Maintenant avec du recul, j’aurai pu encore plus préparer cette compétition, visualiser cette dynamique qu’il allait y avoir autour et cette vague. On m’avait prévenu que c’était un évènement exceptionnel, mais c’était vraiment autre chose de le vivre. 


Comment es-tu arrivée à surmonter tes angoisses avant la deuxième série ?

J.D – J’étais tellement déçue de moi après cette première série. Je suis vraiment passée à côté. J’étais tétanisée par le stress, la peur, l’inconnu de n’avoir jamais surfé cette vague, le monde, la pression… J’avais trop peur, mais en même temps, c’est comme ça. C’était moi dans le moment. J’ai eu réellement peur et je n’ai pas réussi à dépasser ça. 

Du coup, l’objectif de cette deuxième série était de prendre une vague pour moi et non plus pour l’évènement, la compétition ou les points. Je ne pouvais pas passer à côté d’une journée comme ça. Je me disais, « Soit, tu te réveilles, soit tu laisses ta place à quelqu’un d’autre qui va plus en profiter que toi. » Mais non, si j’étais là, c’est que j’étais invitée. Ça veut dire que j’ai mes capacités et que je mérite d’être ici. Donc, à moi de saisir ma chance.

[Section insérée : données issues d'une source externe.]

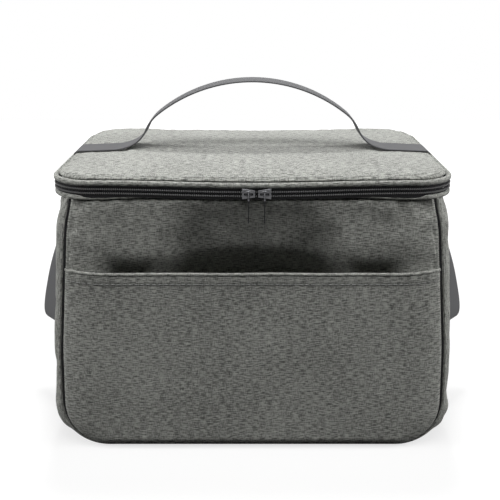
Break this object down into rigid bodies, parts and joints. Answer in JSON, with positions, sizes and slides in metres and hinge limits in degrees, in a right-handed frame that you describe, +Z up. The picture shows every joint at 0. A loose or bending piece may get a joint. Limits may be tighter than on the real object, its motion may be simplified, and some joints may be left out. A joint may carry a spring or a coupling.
{
  "type": "insulated cooler bag",
  "caption": "Soft insulated cooler bag: a rounded box body with a slip pocket in front, a zipped lid that folds back, a webbing carry handle on top and webbing loops at the sides.",
  "frame": {"origin": "middle of the flat base, on the surface that the bag stands on", "axes": "+Z up, -Y the front with the pocket, +X to the right as seen from the front"},
  "size_m": [0.382, 0.236, 0.2935],
  "materials": {
    "oxford": "heathered grey-green woven polyester, matt",
    "webbing": "ribbed dark grey webbing",
    "zip_tape": "black woven tape",
    "zip_teeth": "black nylon coil",
    "binding": "black woven binding tape",
    "foam": "white closed-cell foam",
    "foil": "silver film liner",
    "slider_metal": "dark nickel plate"
  },
  "bodies": {
    "bag_body": {"front_panel": "oxford", "back_panel": "oxford", "gusset": "oxford", "front_piping": "oxford", "back_piping": "oxford", "front_pocket": "oxford", "foam_front": "foam", "foam_back": "foam", "foam_gusset": "foam", "liner_tub": "foil", "mouth_binding": "binding", "zip_lip": "oxford", "zip_tape_lower": "zip_tape", "zip_coil_lower": "zip_teeth", "hinge_cloth_lower": "oxford", "loop_anchor_left": "webbing", "loop_anchor_right": "webbing"},
    "lid": {"lid_panel": "oxford", "lid_piping": "oxford", "lid_band": "oxford", "lid_foam": "foam", "lid_liner": "foil", "lid_binding": "binding", "zip_tape_upper": "zip_tape", "zip_coil_upper": "zip_teeth", "hinge_cloth_upper": "oxford", "handle_tab_left": "webbing", "handle_tab_right": "webbing"},
    "handle": {"handle_strap": "webbing"},
    "slider_left": {"slider_left": "slider_metal"},
    "slider_right": {"slider_right": "slider_metal"},
    "puller_left": {"puller_left": "slider_metal"},
    "puller_right": {"puller_right": "slider_metal"},
    "side_loop_left": {"side_loop_left": "webbing"},
    "side_loop_right": {"side_loop_right": "webbing"}
  },
  "joints": [
    {"name": "lid_hinge", "type": "hinge", "parent": "bag_body", "child": "lid", "pos_m": [0, 0.1155, 0.2192], "axis": [-1, 0, 0], "range_deg": [0, 180]},
    {"name": "handle_swing", "type": "hinge", "parent": "lid", "child": "handle", "pos_m": [0, 0, 0.2463], "axis": [1, 0, 0], "range_deg": [-60, 60], "stiffness_Nm_per_rad": 0.03},
    {"name": "left_slider_travel", "type": "slide", "parent": "bag_body", "child": "slider_left", "axis": [-1, 0, 0], "range_m": [0, 0.112]},
    {"name": "right_slider_travel", "type": "slide", "parent": "bag_body", "child": "slider_right", "axis": [1, 0, 0], "range_m": [0, 0.106]},
    {"name": "left_puller_swing", "type": "hinge", "parent": "slider_left", "child": "puller_left", "pos_m": [-0.0031, -0.11886, 0.2192], "axis": [-1, 0, 0], "range_deg": [0, 150]},
    {"name": "right_puller_swing", "type": "hinge", "parent": "slider_right", "child": "puller_right", "pos_m": [0.0093, -0.11886, 0.2192], "axis": [-1, 0, 0], "range_deg": [0, 150]},
    {"name": "left_loop_swing", "type": "hinge", "parent": "bag_body", "child": "side_loop_left", "pos_m": [-0.15811, 0, 0.2063], "axis": [0, 1, 0], "range_deg": [0, 85]},
    {"name": "right_loop_swing", "type": "hinge", "parent": "bag_body", "child": "side_loop_right", "pos_m": [0.15811, 0, 0.2063], "axis": [0, -1, 0], "range_deg": [0, 85]}
  ]
}
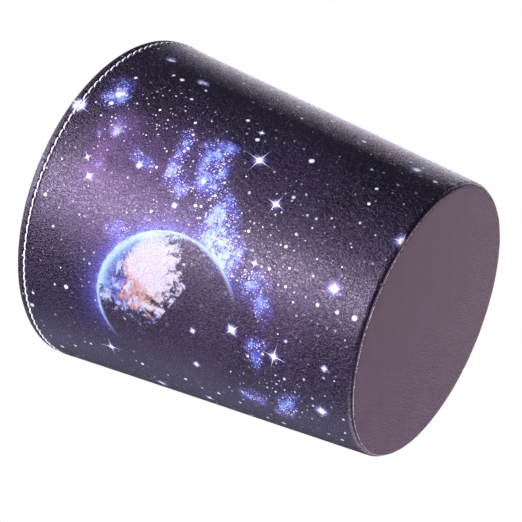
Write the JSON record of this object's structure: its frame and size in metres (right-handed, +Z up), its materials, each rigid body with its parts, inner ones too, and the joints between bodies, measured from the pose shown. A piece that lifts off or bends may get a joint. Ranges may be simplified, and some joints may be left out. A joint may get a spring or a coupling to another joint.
{
  "type": "dice cup",
  "caption": "Conical leather-covered dice cup with a stitched rim, a night-sky print with a planet, a flannel lining and a plain brown leather base",
  "frame": {"origin": "centre of the underside of the base, where the cup stands on the table", "axes": "+Z up along the cup's axis, from the base through the open mouth; -Y the side with the printed planet's lit limb, +Y the back, where the ends of the covering meet"},
  "size_m": [0.085, 0.085, 0.09],
  "materials": {
    "printed_leather": "grained leather cloth with a night-sky print, satin sheen",
    "base_leather": "plain brown leather cloth, fine grain, matt",
    "board": "grey board, raw",
    "card": "pale card, raw",
    "flannel": "short-pile black flannel",
    "thread": "twisted white sewing thread"
  },
  "bodies": {
    "root": {"outer_wrap": "printed_leather", "core_tube": "board", "base_board": "board", "base_infill": "card", "base_cover": "base_leather", "lining_wall": "flannel", "floor_card": "card", "floor_lining": "flannel", "needle_thread": "thread", "bobbin_thread": "thread"}
  },
  "joints": []
}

Cette vague creuse très vite et ta planche peut devenir trop grande, donc tu peux piquer. J’étais bien concentrée là-dessus, et quand je me suis rendu compte que j’étais enfin en train de faire la vague, j’ai eu de sacrées émotions. Elle était belle, elle était bleue, j’étais toute seule dessus. De le faire pour moi, ça a marché. J’étais très, très contente. 

Cette première vague de la deuxième série était beaucoup plus qu’une vague pour moi. J’en ai pris d’autres après, mais cette vague-là voulait dire que j’avais réussi à dépasser mes émotions, à les maitriser et surtout à rebondir. Je suis très contente de m’être réveillée pour profiter et apprécier le moment. C’était très puissant et important pour moi, cette victoire sur le fait de ne pas avoir abandonné et d’arriver à passer outre ma trouille du futur, du passé, ou des blessures.

C’était aussi la première fois que les femmes concouraient sur cet événement. Est-ce qu’il y avait une ambiance particulière entre vous toutes et entre compétiteurs en général ?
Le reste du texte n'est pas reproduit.